Bobby Moody of the grain crops group had very specific research requests for MAFES scientists.
“How does poultry litter compare to commercial fertilizer? What types of irrigation and sources of water are most efficient? What’s the best application timing for herbicides? These are all important, but our number one request is research on what happens when you plant corn behind corn, on both irrigated and dry-land acres.”
Swine group representative Byron Wilson of Chickasaw County stressed the need for support from MSU’s scientists as producers face increasing environmental regulations and restrictions.
Turf growers, represented by Harry Collins, requested research on the tensile strength of mature sod, as well as continued work on herbicide resistance and cost issues, and studies on products that conserve nitrogen.
Weed control research continued to be a request for both the cotton and sweet potato commodities groups.
Joe Camp spoke for the cotton growers, who want more Liberty Link® cotton varieties and continued variety trials.
The sweet potato growers, represented by Benny Graves, executive director of the Mississippi Sweet Potato Council, said continuing the seed stock program is important.
“We need nematode control strategies. We need further end rot research,” he said.
Like many other groups, peanut producers need variety trial research to continue.
“We’d like to see varieties for north Mississippi, not just south Mississippi or Georgia, as well as new seed types,” said peanut chair Reid Nevins.
Mississippi’s producers feel strongly about their role in feeding and clothing the world, and the goat producers said they have some advantages.

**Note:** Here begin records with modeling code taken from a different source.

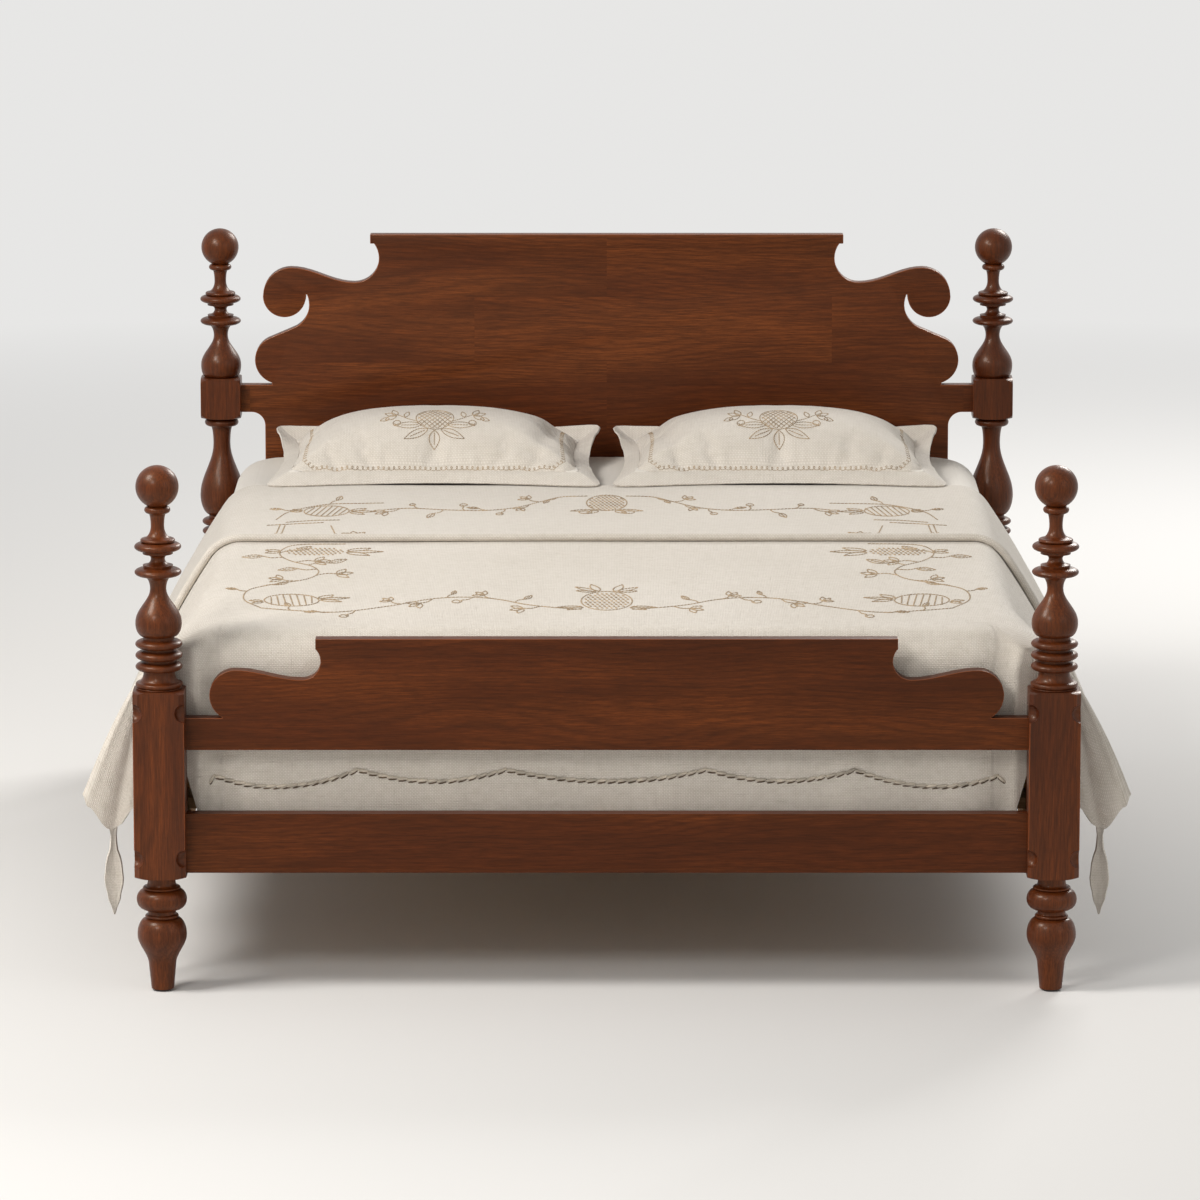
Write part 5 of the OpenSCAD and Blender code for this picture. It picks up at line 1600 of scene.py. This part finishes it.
def coverlet_vines():
    side = vine(COVERLET_STEM, COVERLET_SPRIGS) + vine(CORNER_STEM, CORNER_SPRIGS)
    side += striped_fruit(-0.578, -0.705, 0.050, 0.062, math.radians(12))
    side += crowned(-0.505, -0.195, (0.058, 0.068, 0.056), (-38, 0, 36), 0.012)
    side += crowned(-0.610, -0.195, (0.032, 0.032), (160, 202), 0.010)
    side += crowned(-0.012, -0.625, (0.036, 0.060, 0.072), (160, 130, 102), 0.008)
    side += crowned(-0.034, -0.765, (0.046, 0.040), (190, 222), 0.008)
    return mirrored(side) + placed([ring(0.047, 0.094)], 0, -0.71)


def coverlet_knots():
    side = placed(knots(0.062, 0.052, 0.0088, 0.0165, 0.009), -0.556, -0.195)
    return mirrored(side) + placed(knots(0.047, 0.092, 0.0086, 0.0175, 0.011), 0.0, -0.71)


def band_vines():
    side = vine(BAND_STEM, BAND_SPRIGS)
    side += vine(BAND_CORNER_STEM, [(0.3, 160, "leaf", 0.022), (0.62, 60, "leaf", 0.024)])
    side += striped_fruit(-0.55, 0.222, 0.044, 0.060, math.radians(-4))
    side += placed(blossom(0.03), -0.485, -0.05, math.radians(100), 1.0, 1.3)
    for x in (-0.634, -0.624):
        side.append([(x, 0.06), (x - 0.004, -0.075)])
    side += [[(-0.66, 0.055), (-0.60, 0.075), (-0.55, 0.09)], [(-0.535, 0.055), (-0.520, -0.065)]]
    side += [[(-0.625, 0.09), (-0.57, 0.115), (-0.52, 0.12)]]
    side += crowned(-0.012, 0.235, (0.050, 0.042), (195, 240), 0.009)
    side += placed(curl(0.014), -0.03, 0.215, math.radians(200), 1.0, 1.5)
    return mirrored(side) + [placed([ring(0.040, 0.092)], 0, 0.315)[0]]


def band_knots():
    return placed(knots(0.040, 0.100, 0.0082, 0.0165, 0.010), 0.0, 0.315)


def pillow_vines():
    """The sham's motif, drawn round the fruit's middle: the fruit, five leaves and two sprays."""
    strokes = [ring(0.038, 0.029)]
    strokes += placed(leaf(0.045, 0.011), 0, -0.031, math.radians(-90))
    side = placed(leaf(0.054, 0.009), -0.013, -0.029, math.radians(207))
    side += placed(leaf(0.056, 0.008), -0.026, -0.019, math.radians(181))
    side += placed(curl(0.009), -0.080, -0.022, math.radians(60))
    side += [spline([(-0.034, -0.010), (-0.055, -0.002), (-0.078, 0.012)])]
    side += placed(blossom(0.026), -0.078, 0.008, math.radians(160))
    side += placed(leaf(0.022, 0.005, False), -0.060, 0.002, math.radians(75))
    side += placed(leaf(0.020, 0.005, False), -0.092, 0.000, math.radians(200))
    return strokes + mirrored(side)


def pillow_knots():
    """Crossing lines that fill the fruit of the sham's motif."""
    strokes = []
    for k in range(-4, 5):
        for slant in (-1, 1):
            line = [(k / 4 * 1.1 + slant * t * 0.75, t) for t in (-1 + i / 10 for i in range(21))]
            line = [(x * 0.038, y * 0.029) for x, y in line if x * x + y * y < 0.93]
            if len(line) > 2:
                strokes.append(line)
    return strokes


def looped(tree, path, pitch, radius):
    """A row of small loops that lie on a surface, along a path of places near it."""
    travel = travelled(path)
    places = np.array(path)
    line = []
    count = int(travel[-1] / pitch * 10)
    for i in range(count + 1):
        s = travel[-1] * i / count
        near, far = max(0, s - 0.004), min(travel[-1], s + 0.004)
        here, near, far = (Vector(value_at(at, travel, places)) for at in (s, near, far))
        hit, normal, _, _ = tree.find_nearest(here)
        along = (far - near).normalized()
        aside = normal.cross(along).normalized()
        a = 2 * math.pi * i / 10
        swung = hit + along * radius * math.sin(a) + aside * radius * math.cos(a)
        line.append(tree.find_nearest(swung)[:2])
    return line


class TURNED_BED_OT_bed_embroidery(bpy.types.Operator):
    """Embroiders the coverlet and the turned-down band"""

    bl_idname = "turned_bed.bed_embroidery"
    bl_label = "Vines on the coverlet and band"

    def execute(self, context):
        thread = thread_material("Embroidery thread", settings("cloth").thread)
        pale = thread_material("Pale thread", settings("cloth").knots)
        for name, cloth, vines, filling in (
            ("coverlet", "coverlet_cloth", coverlet_vines(), coverlet_knots()),
            ("band", "top_sheet_band", band_vines(), band_knots()),
        ):
            tree = surface_of(bpy.data.objects[cloth])
            place = ("bedding", name + "_linen")
            stitched(name + "_vines", *place, laid(tree, vines, *FLAT), thread)
            stitched(name + "_knots", *place, laid(tree, filling, *FLAT), pale, KNOT_STITCH)
        return {"FINISHED"}


class TURNED_BED_OT_foot_rope(bpy.types.Operator):
    """Couches a scalloped border along the coverlet's foot drop, with a row of dark stitches under it as its
    painted shadow
    """

    bl_idname = "turned_bed.foot_rope"
    bl_label = "Scalloped border at the foot"

    def execute(self, context):
        cloth = settings("cloth")
        peaks = (
            (-0.704, 0.388), (-0.446, 0.401), (-0.180, 0.401),
            (0.180, 0.401), (0.446, 0.401), (0.704, 0.388),
        )
        strokes = [[(-0.714, 0.376), (-0.704, 0.388)], [(0.704, 0.388), (0.714, 0.376)]]
        for (a, high_a), (b, high_b) in zip(peaks, peaks[1:]):
            deep = 0.024 if abs(a + b) > 1.0 else 0.021
            strokes.append([
                (a + (b - a) * t, high_a + (high_b - high_a) * t - deep * (1 - (2 * t - 1) ** 2))
                for t in (i / 24 for i in range(25))
            ])
        tree = surface_of(bpy.data.objects["coverlet_cloth"])
        # Dark stitches just under the cord stand in for its shadow: painted shadow.
        below = [[(x, z - 0.0042) for x, z in stroke] for stroke in strokes]
        for name, lines, material, size, slant, gap in (
            ("foot_rope", strokes, thread_material("Couched cord", cloth.rope), BORDER_STITCH, 9, 0.92),
            ("foot_rope_ties", below, thread_material("Painted rope shadow thread", cloth.rope_shadow), ROPE_SHADOW_STITCH, 12, 1.22),
        ):
            stitched(name, "bedding", "coverlet_linen", laid(tree, lines, *FOOT), material,
                     size, math.radians(slant), gap)
        return {"FINISHED"}


class TURNED_BED_OT_sham_embroidery(bpy.types.Operator):
    """Embroiders the shams: the motif on the crown and the looped border along the seam"""

    bl_idname = "turned_bed.sham_embroidery"
    bl_label = "Motifs on the shams"

    tilt: angle_setting("Tilt", "Slope of the flat pattern", 22)

    def execute(self, context):
        thread = bpy.data.materials["Embroidery thread"]
        pale = bpy.data.materials["Pale thread"]
        low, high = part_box("sham_left")
        inner_low, inner_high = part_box("pillow_left")
        middle = (low + high) / 2
        a, b = (inner_high.x - inner_low.x) / 2, (inner_high.y - inner_low.y) / 2
        up = Vector((0, math.sin(self.tilt), math.cos(self.tilt)))
        for side, hand in SIDES:
            tree = surface_of(bpy.data.objects[f"sham_{side}_cloth"])
            x = hand * abs(middle.x)
            centre = Vector((x, middle.y - 0.055, high.z - 0.020))
            origin = centre + Vector((0, -math.cos(self.tilt), math.sin(self.tilt)))
            place = (f"pillow_set_{side}", "sham_linen")
            for name, pattern, material in (
                ("vines", pillow_vines(), thread), ("knots", pillow_knots(), pale),
            ):
                lines = laid(tree, pattern, origin, (1, 0, 0), up)
                stitched(f"sham_{side}_{name}", *place, lines, material, MOTIF_STITCH)
            outline = [(-0.91, 0.80 - 1.7 * i / 16) for i in range(17)]
            outline += [(-0.91 + 1.82 * i / 24, -0.99) for i in range(1, 24)]
            outline += [(0.91, -0.90 + 1.7 * i / 16) for i in range(17)]
            path = []
            for u, v in outline:
                px, py = drawn(a, b, u, v)
                hit = tree.ray_cast(Vector((x + px, middle.y + py, high.z + 0.1)), Vector((0, 0, -1)))[0]
                path.append(hit)
            loops = looped(tree, path, LOOP_PITCH, LOOP_R)
            stitched(f"sham_{side}_border", *place, [loops], thread, LOOP_STITCH, slant=0.0)
        return {"FINISHED"}


OPERATORS = (
    TURNED_BED_OT_stage,
    TURNED_BED_OT_posts,
    TURNED_BED_OT_boards,
    TURNED_BED_OT_side_rails,
    TURNED_BED_OT_slatted_base,
    TURNED_BED_OT_fittings,
    TURNED_BED_OT_mattress,
    TURNED_BED_OT_fitted_sheet,
    TURNED_BED_OT_coverlet,
    TURNED_BED_OT_band,
    TURNED_BED_OT_pillows,
    TURNED_BED_OT_bed_embroidery,
    TURNED_BED_OT_foot_rope,
    TURNED_BED_OT_sham_embroidery,
)
PROPERTIES = {
    "camera": BedCamera, "wood": BedWood, "cloth": BedCloth, "stitch": BedStitch, "pillow": BedPillow,
}


class TURNED_BED_PT_panel(bpy.types.Panel):
    """Lists the steps that dress the bed"""

    bl_idname = "TURNED_BED_PT_panel"
    bl_label = "Turned post bed"
    bl_space_type = "VIEW_3D"
    bl_region_type = "UI"
    bl_category = "Bed"

    def draw(self, context):
        for name, group in PROPERTIES.items():
            box = self.layout.box()
            box.label(text=group.__name__[3:])
            for key in group.__annotations__:
                box.prop(settings(name), key)
        for operator in OPERATORS:
            self.layout.operator(operator.bl_idname)


def register():
    for group in PROPERTIES.values():
        bpy.utils.register_class(group)
    for name, group in PROPERTIES.items():
        setattr(bpy.types.Scene, "turned_bed_" + name, PointerProperty(type=group))
    for operator in OPERATORS:
        bpy.utils.register_class(operator)
    bpy.utils.register_class(TURNED_BED_PT_panel)


def unregister():
    bpy.utils.unregister_class(TURNED_BED_PT_panel)
    for operator in reversed(OPERATORS):
        bpy.utils.unregister_class(operator)
    for name, group in PROPERTIES.items():
        delattr(bpy.types.Scene, "turned_bed_" + name)
        bpy.utils.unregister_class(group)


def main():
    register()
    wood_figure_group()
    edge_wear_and_highlight_group()
    weave_group()
    for operator in OPERATORS:
        step = getattr(bpy.ops.turned_bed, operator.bl_idname.split(".")[1])
        step()


if __name__ == "__main__":
    main()
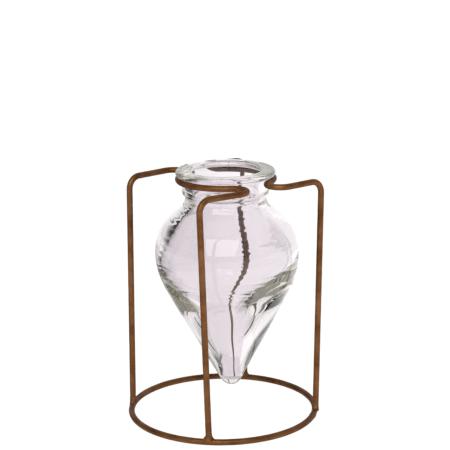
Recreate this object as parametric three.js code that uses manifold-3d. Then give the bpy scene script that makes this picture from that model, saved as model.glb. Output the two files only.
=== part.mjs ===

“Goats will eat just about anything, and they take less space to produce than larger livestock,” said Jimmy Howell. “Mississippi is a good place to raise goats but it’s also heaven for parasites, and we need specific research from the university on parasites, forage varieties, nutritional supplements and herd health.”
Most attendees focused on the big picture: how to produce the best crops possible for the greatest profit, while maintaining healthy environments for future generations.
Lisa Hart spoke for the vegetable growers.
“We’re concerned about our pollinators,” she said. “We can’t lose our bee populations, so we’d like to see beekeeping become a research and education priority. We’d like to see an irrigation cost share program in northeast Mississippi, similar to the program in the Delta.”
Logging wastes and how to deal with them effectively was the first priority of the forestry group, represented by George Byrd of the Mississippi Forestry Commission.
Bill Herndon, head of the North Mississippi Research and Extension Center, said this meeting has been held annually since the mid-1950s and he anticipates its continued success.
“The tremendous support producers, researchers, Extension specialists and agents, industry personnel and commodity leaders provide to our North Mississippi Producer Advisory Council meeting is evidence of the value of the information shared among these partners,” he said.